╭──
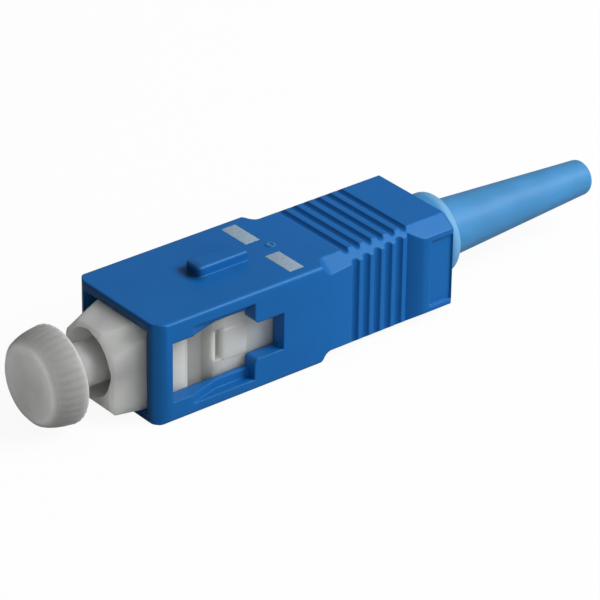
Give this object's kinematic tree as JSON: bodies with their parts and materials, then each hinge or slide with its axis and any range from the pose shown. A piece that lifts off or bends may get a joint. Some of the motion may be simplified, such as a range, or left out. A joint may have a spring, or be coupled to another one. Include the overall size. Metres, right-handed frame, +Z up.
{
  "type": "sc fibre connector",
  "caption": "Push-pull SC fibre optic connector with a blue ribbed sleeve, an off-white inner housing, a short pale blue boot and a translucent dust cap",
  "frame": {"origin": "bottom centre of the whole part", "axes": "+X along the ferrule axis towards the boot, +Z up through the key, +Y across"},
  "size_m": [0.0478, 0.009, 0.0081],
  "materials": {
    "blue_plastic": "moulded satin",
    "off_white_plastic": "moulded satin",
    "zirconia": "polished",
    "bright_metal": "turned",
    "spring_steel": "drawn wire",
    "clear_tubing": "extruded",
    "white_plastic": "moulded satin",
    "boot_elastomer": "soft satin",
    "cap_plastic": "translucent satin"
  },
  "bodies": {
    "housing": {"outer_housing": "blue_plastic"},
    "core": {"plug_frame": "off_white_plastic", "stop_ring": "white_plastic", "boot": "boot_elastomer", "spring": "spring_steel"},
    "ferrule_unit": {"ferrule": "zirconia", "ferrule_flange": "bright_metal", "guide_tube": "clear_tubing"},
    "cap": {"dust_cap": "cap_plastic"}
  },
  "joints": [
    {"name": "sleeve_slide", "type": "slide", "parent": "housing", "child": "core", "axis": [1, 0, 0], "range_m": [-0.0015, 0.0003]},
    {"name": "ferrule_float", "type": "slide", "parent": "core", "child": "ferrule_unit", "axis": [1, 0, 0], "range_m": [0, 0.001], "stiffness_N_per_m": 2000, "deforming": ["spring"]},
    {"name": "cap_pull", "type": "slide", "parent": "ferrule_unit", "child": "cap", "axis": [-1, 0, 0], "range_m": [0, 0.008]}
  ]
}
╰──
WHAT IS REQUIRED:
Copy every line of the listing that includes the string "materials".

ANSWER:
Give this object's kinematic tree as JSON: bodies with their parts and materials, then each hinge or slide with its axis and any range from the pose shown. A piece that lifts off or bends may get a joint. Some of the motion may be simplified, such as a range, or left out. A joint may have a spring, or be coupled to another one. Include the overall size. Metres, right-handed frame, +Z up.
  "materials": {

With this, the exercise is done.